A South Wales primary could become the first in Britain to operate electronic tagging. Ysgol Gynradd Gymraeg Lonlas in Llansamlet, near Swansea, has proposed a system which would sound an alarm if a child left the premises.
Headteacher Dyfrig Ellis came up with the idea after meeting representatives of a Dutch company, Nedap Education, while attending an information and technology conference in London.
"In Holland, some pupils wear a type of electronic bracelet allowing them access to various rooms at the school while denying them access to others," he said.
"I asked Nedap whether this could be developed to raise an alarm if a child left the premises, in much the same way as an alarm in Debenham's would sound if you left the store without paying for your clothes.
"This is not a kneejerk reaction. We have never lost a child at lunchtime and we are not looking at tracking or monitoring children. This is simply a tool we might use to keep children safe."
Mr Ellis, 37, who eight years ago became the youngest headteacher in Wales when he took charge of Y Tyle'r Ynn primary at Briton Ferry, condemned some of the "sensationalist" reporting on his proposals.
"I received one letter suggesting that our idea indicated the arrival of the police state," he said. "But I have not received a single complaint from any of the 400 parents whose children attend our school.
"Five years ago, when I began locking external doors, people were saying we were locking children in. Today I think there would be far more complaints if certain doors were not locked. The world has moved on.
"Bluetooth (a standard developed by a group of electronics manufacturers that allows any sort of electronic equipment to communicate without wires or cables) is a wonderful facility, and we are looking to embrace this new technology.
"For example, I have asked Nedap to look into whether children wearing these bracelets could be automatically registered on arrival at school."
Mr Ellis, together with staff and school governors, intends to meet with Nedap representatives for talks next month.
Christine Morgan, Nedap's UK manager, said the use of cards to control access to secondary schools and universities was widespread in the Netherlands.
"While our market is secondary and higher education, we are considering this request," she said.
"We are not tagging children, we are trying to monitor attendance.

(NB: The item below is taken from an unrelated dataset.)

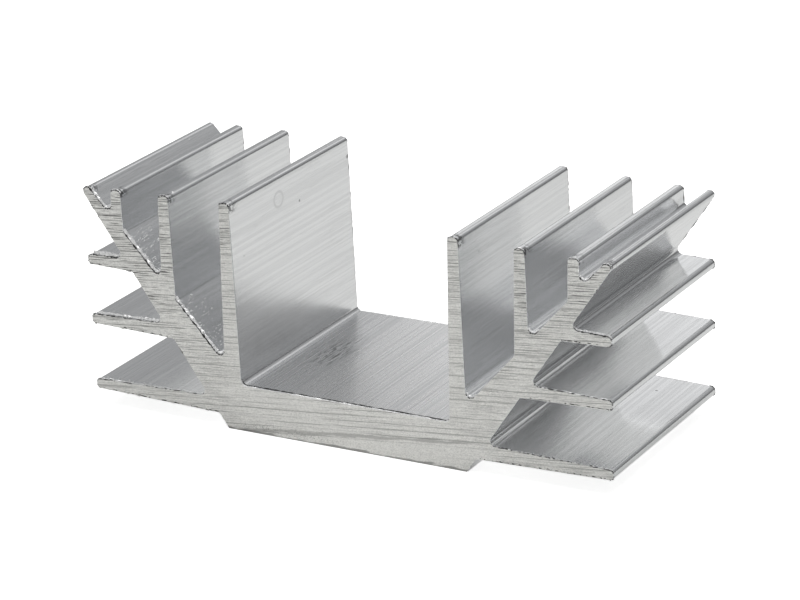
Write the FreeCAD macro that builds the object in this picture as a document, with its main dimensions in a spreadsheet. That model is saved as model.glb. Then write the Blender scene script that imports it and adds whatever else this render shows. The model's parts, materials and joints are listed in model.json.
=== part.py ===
import FreeCAD, Part
import Sketcher
import math
import os

# Channel heat sink: one aluminium extrusion, sawn to length. Millimetres.
# X runs across the width, Y along the extrusion and Z up; the origin is the middle of the
# underside of the pad. The section is the same from end to end: a flat floor between two wings
# that lean outwards, three upright fins on each wing, and three side fins out from under it.

Vector = FreeCAD.Vector

# alias, size, what it sets
drivingSizes = [
    ("length", 40.0, "cut length of the extrusion"),
    ("width", 100.0, "overall width, across the lips and the side fins"),
    ("height", 40.9, "underside of the pad to the crests of the inner fins"),
    ("crestFall", 0.026, "fall of the crests from the inner fins to the lips, for each unit outwards"),
    ("padWidth", 46.2, "flat underside, between the feet of the wings"),
    ("channelWidth", 40.2, "floor of the channel, between the inner fins"),
    ("floorHeight", 8.4, "underside of the pad to the floor of the channel"),
    ("wingRise", 10.2, "where the top of the wing meets the middle of the inner fin, up"),
    ("lipRadius", 0.8, "rounded lip in which the wing ends"),
    ("finTip", 1.95, "thickness of an upright fin at its crest"),
    ("finTaper", 0.02, "lean of each side of an upright fin, for each unit down"),
    ("outerFinInset", 6.6, "middle of the outer upright fin, in from the overall width"),
    ("midFinPlace", 0.557, "middle upright fin, as a share of the way from the inner to the outer"),
    ("sideTip", 1.75, "thickness of a side fin at its tip"),
    ("sideTaper", 0.0236, "lean of each side of a side fin, for each unit inwards"),
    ("lowSideHeight", 4.05, "middle of the lowest side fin above the underside of the pad"),
    ("highSideDrop", 13.85, "middle of the highest side fin below the crests of the inner fins"),
    ("midSidePlace", 0.526, "middle side fin, as a share of the way from the lowest to the highest"),
    ("tipRound", 0.8, "rounding along the tips of the fins"),
    ("slotRound", 0.9, "rounding in the sharp and square corners of the slots and the channel"),
    ("footRound", 0.8, "rounding in the blunt corners where a fin or the pad meets a wing"),
]

# alias, formula, what it gives
workedOut = [
    ("innerFinX", "=channelWidth / 2 + finTaper * (height - floorHeight) + finTip / 2",
     "middle of the inner upright fin, whose foot ends the floor"),
    ("outerFinX", "=width / 2 - outerFinInset", "middle of the outer upright fin"),
    ("midFinX", "=innerFinX + midFinPlace * (outerFinX - innerFinX)", "middle of the one between"),
    ("outerCrest", "=height - crestFall * (outerFinX - innerFinX)", "crest of the outer upright fin"),
    ("midCrest", "=height - crestFall * (midFinX - innerFinX)", "crest of the one between"),
    ("highSideHeight", "=height - highSideDrop", "middle of the highest side fin"),
    ("midSideHeight", "=lowSideHeight + midSidePlace * (highSideHeight - lowSideHeight)",
     "middle of the one between"),
    ("lipX", "=width / 2 - lipRadius", "centre of the lip, across"),
    ("lipHeight", "=height - crestFall * (lipX - innerFinX) - lipRadius", "centre of the lip, up"),
    ("coreX", "=(padWidth / 2 + innerFinX) / 2", "foot of the middle line of the wing, across"),
    ("coreHeight", "=wingRise / 2", "foot of the middle line of the wing, up"),
    ("coreSlope", "=(lipHeight - coreHeight) / (lipX - coreX)", "slope of that line"),
]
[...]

The device they may wear has to be selected with that age group in mind, but a removable type of watch-strap could be considered. Parents would have the right to object if they wanted to."
Ms Morgan added that she favoured the concept of a remote alarm which would activate a teacher's mobile phone if a child strayed from the school campus.
"I don't like the thought of a loud alarm going off and scaring children half to death," she said.